Comment Policy Add Comment
Is this place still open? Every time I drive by it's DEAD and it looks closed.
Decided to check it out as I live nearby. Nothing at all worth going there for, even if you walk. The girl behind the counter was very nice. But the little guy in charge on Saturday morning had a serious attitude. I'm not sure straight males are actually welcome there, at least by him. A Cuban cafe should make you feel welcome no matter what your persuasion.
That's the "Americanized" element they've added. When you open a business with a false premise; one that can be checked out simply by driving to Miramar, then you're starting out on a bad foot.
The shills keep coming for this place. It makes you want to not like the place. Why don't restaurants understand that dynamic?
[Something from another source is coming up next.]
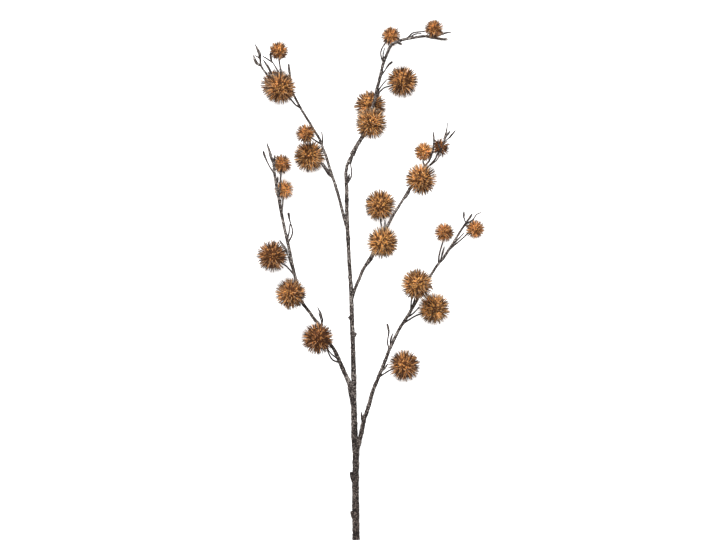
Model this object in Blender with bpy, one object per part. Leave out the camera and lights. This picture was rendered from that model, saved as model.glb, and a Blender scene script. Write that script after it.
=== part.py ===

I'm wondering when they're going to get a sign. Usually the town won't let you hang a banner forever.
Benny G
Breakfast was ok. Nothing special. My friend got coffee said it was good. Nothing special about the food, at least the breakfast. Not sure if i would come back for it. Seems like it will only cater to the residents of the local apartments.
Chef Jay
Don't let anyone tell you that this is the Cuban Chipotle. At chipotle you can see them cooking and you see the food before they put it on the plate.

The key to chipotle is the volume. Because it's so busy, the food is always fresh. They're constantly cooking to keep up with the crowd. A place like this is lucky if they sell 1 roast the whole day. When you re-heat meat or grill cold leftover meat it's not the same.
Every Cuban friend, relative and friend of relative is posting 5 star reviews about this place.
Do they know about Tropical Cafe right down the road with that big, free, convenient parking lot?